Start MATERIALS PROVIDED
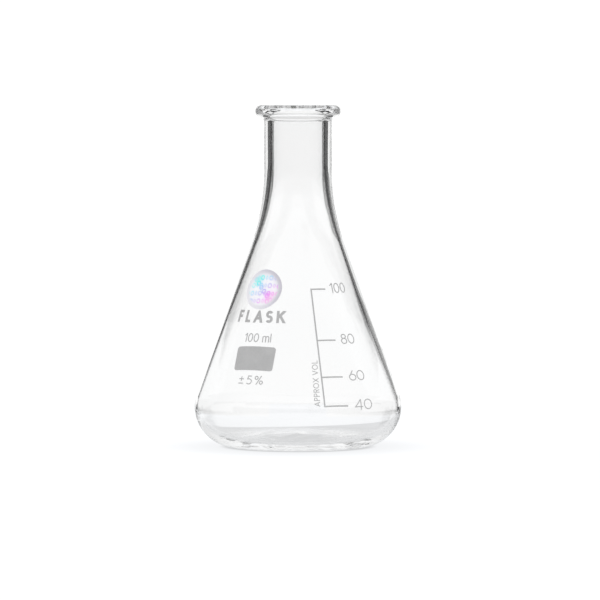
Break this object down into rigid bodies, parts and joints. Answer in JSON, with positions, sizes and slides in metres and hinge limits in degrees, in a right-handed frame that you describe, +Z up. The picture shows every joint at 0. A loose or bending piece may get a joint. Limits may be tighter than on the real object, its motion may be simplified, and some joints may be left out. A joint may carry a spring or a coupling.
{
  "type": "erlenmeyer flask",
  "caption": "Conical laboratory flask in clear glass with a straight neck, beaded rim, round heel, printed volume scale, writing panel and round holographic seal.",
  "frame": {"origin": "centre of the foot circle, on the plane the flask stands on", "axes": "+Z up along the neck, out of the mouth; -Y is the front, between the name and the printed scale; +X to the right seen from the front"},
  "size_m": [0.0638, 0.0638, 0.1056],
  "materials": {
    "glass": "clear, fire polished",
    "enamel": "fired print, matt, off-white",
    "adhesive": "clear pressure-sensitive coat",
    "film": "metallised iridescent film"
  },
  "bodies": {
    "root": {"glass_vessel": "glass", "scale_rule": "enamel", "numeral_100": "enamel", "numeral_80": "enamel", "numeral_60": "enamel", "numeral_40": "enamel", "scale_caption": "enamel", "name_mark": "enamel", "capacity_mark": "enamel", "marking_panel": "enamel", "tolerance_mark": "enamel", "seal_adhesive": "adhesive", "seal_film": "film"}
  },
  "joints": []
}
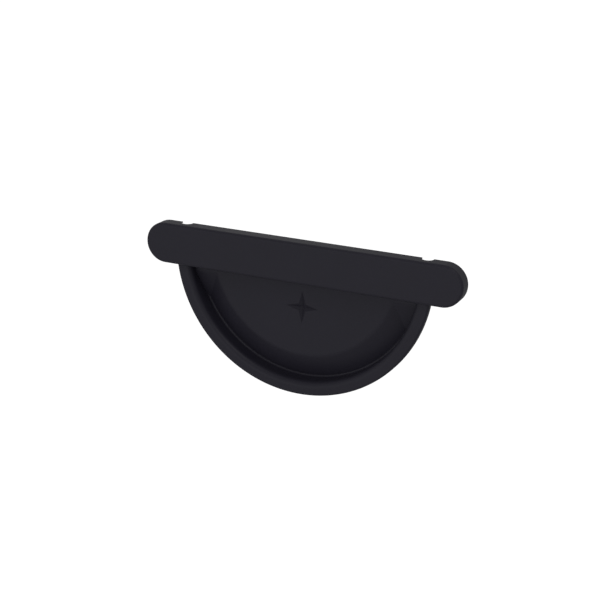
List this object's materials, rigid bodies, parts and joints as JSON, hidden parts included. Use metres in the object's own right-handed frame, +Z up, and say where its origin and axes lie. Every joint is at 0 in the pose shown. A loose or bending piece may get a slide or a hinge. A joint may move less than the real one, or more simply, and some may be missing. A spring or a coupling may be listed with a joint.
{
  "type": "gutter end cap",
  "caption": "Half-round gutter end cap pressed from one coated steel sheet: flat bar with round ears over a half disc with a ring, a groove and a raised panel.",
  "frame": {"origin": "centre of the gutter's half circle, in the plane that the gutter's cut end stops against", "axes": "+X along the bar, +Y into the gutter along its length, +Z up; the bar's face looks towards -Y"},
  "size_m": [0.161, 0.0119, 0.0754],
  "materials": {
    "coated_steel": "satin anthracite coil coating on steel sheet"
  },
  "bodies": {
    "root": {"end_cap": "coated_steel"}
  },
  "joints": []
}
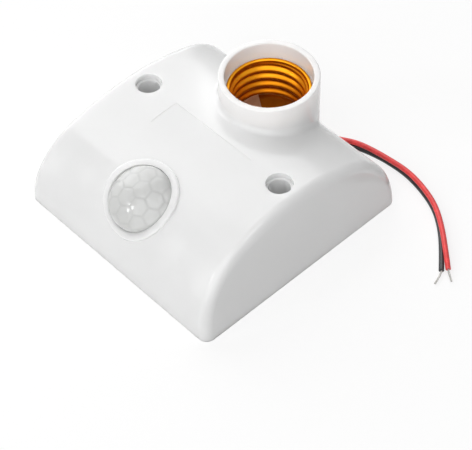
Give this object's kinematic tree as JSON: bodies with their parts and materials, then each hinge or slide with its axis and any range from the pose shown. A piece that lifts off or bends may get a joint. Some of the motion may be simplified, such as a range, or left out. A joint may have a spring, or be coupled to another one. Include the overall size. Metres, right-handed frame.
End MATERIALS PROVIDED
• **REQUEST**: Above are the records; copy all of them exactly.

• **RESULT OF THE EXERCISE**:
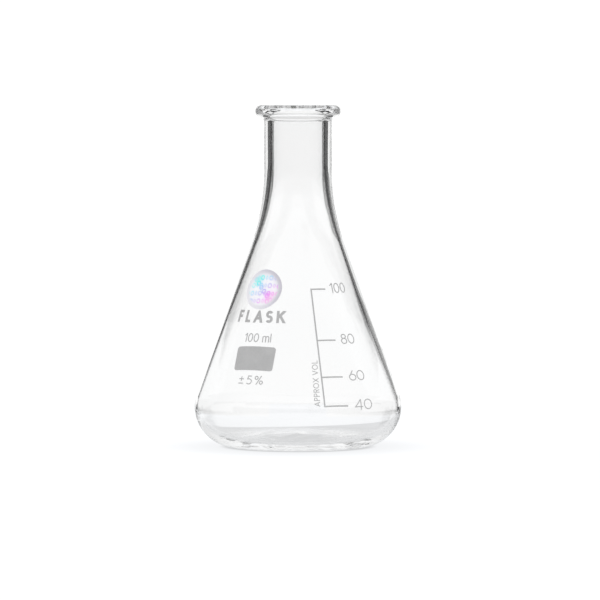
Break this object down into rigid bodies, parts and joints. Answer in JSON, with positions, sizes and slides in metres and hinge limits in degrees, in a right-handed frame that you describe, +Z up. The picture shows every joint at 0. A loose or bending piece may get a joint. Limits may be tighter than on the real object, its motion may be simplified, and some joints may be left out. A joint may carry a spring or a coupling.
{
  "type": "erlenmeyer flask",
  "caption": "Conical laboratory flask in clear glass with a straight neck, beaded rim, round heel, printed volume scale, writing panel and round holographic seal.",
  "frame": {"origin": "centre of the foot circle, on the plane the flask stands on", "axes": "+Z up along the neck, out of the mouth; -Y is the front, between the name and the printed scale; +X to the right seen from the front"},
  "size_m": [0.0638, 0.0638, 0.1056],
  "materials": {
    "glass": "clear, fire polished",
    "enamel": "fired print, matt, off-white",
    "adhesive": "clear pressure-sensitive coat",
    "film": "metallised iridescent film"
  },
  "bodies": {
    "root": {"glass_vessel": "glass", "scale_rule": "enamel", "numeral_100": "enamel", "numeral_80": "enamel", "numeral_60": "enamel", "numeral_40": "enamel", "scale_caption": "enamel", "name_mark": "enamel", "capacity_mark": "enamel", "marking_panel": "enamel", "tolerance_mark": "enamel", "seal_adhesive": "adhesive", "seal_film": "film"}
  },
  "joints": []
}
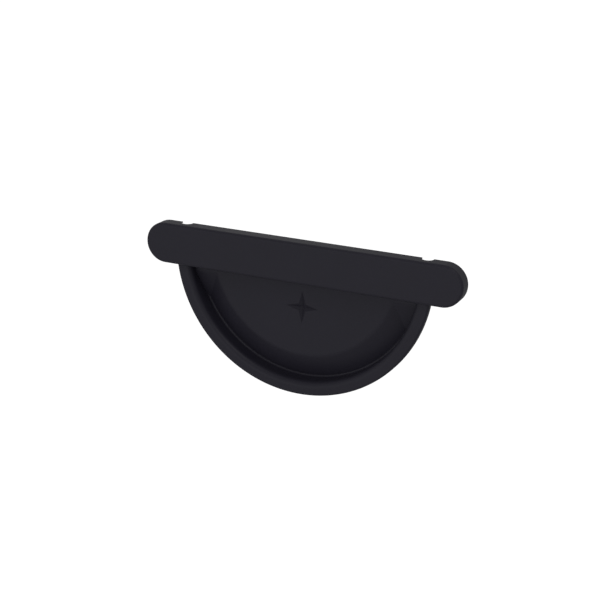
List this object's materials, rigid bodies, parts and joints as JSON, hidden parts included. Use metres in the object's own right-handed frame, +Z up, and say where its origin and axes lie. Every joint is at 0 in the pose shown. A loose or bending piece may get a slide or a hinge. A joint may move less than the real one, or more simply, and some may be missing. A spring or a coupling may be listed with a joint.
{
  "type": "gutter end cap",
  "caption": "Half-round gutter end cap pressed from one coated steel sheet: flat bar with round ears over a half disc with a ring, a groove and a raised panel.",
  "frame": {"origin": "centre of the gutter's half circle, in the plane that the gutter's cut end stops against", "axes": "+X along the bar, +Y into the gutter along its length, +Z up; the bar's face looks towards -Y"},
  "size_m": [0.161, 0.0119, 0.0754],
  "materials": {
    "coated_steel": "satin anthracite coil coating on steel sheet"
  },
  "bodies": {
    "root": {"end_cap": "coated_steel"}
  },
  "joints": []
}
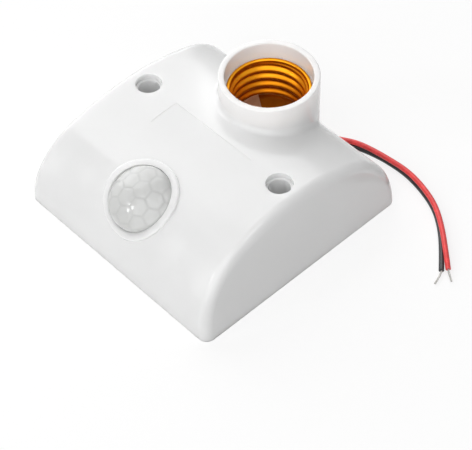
Give this object's kinematic tree as JSON: bodies with their parts and materials, then each hinge or slide with its axis and any range from the pose shown. A piece that lifts off or bends may get a joint. Some of the motion may be simplified, such as a range, or left out. A joint may have a spring, or be coupled to another one. Include the overall size. Metres, right-handed frame.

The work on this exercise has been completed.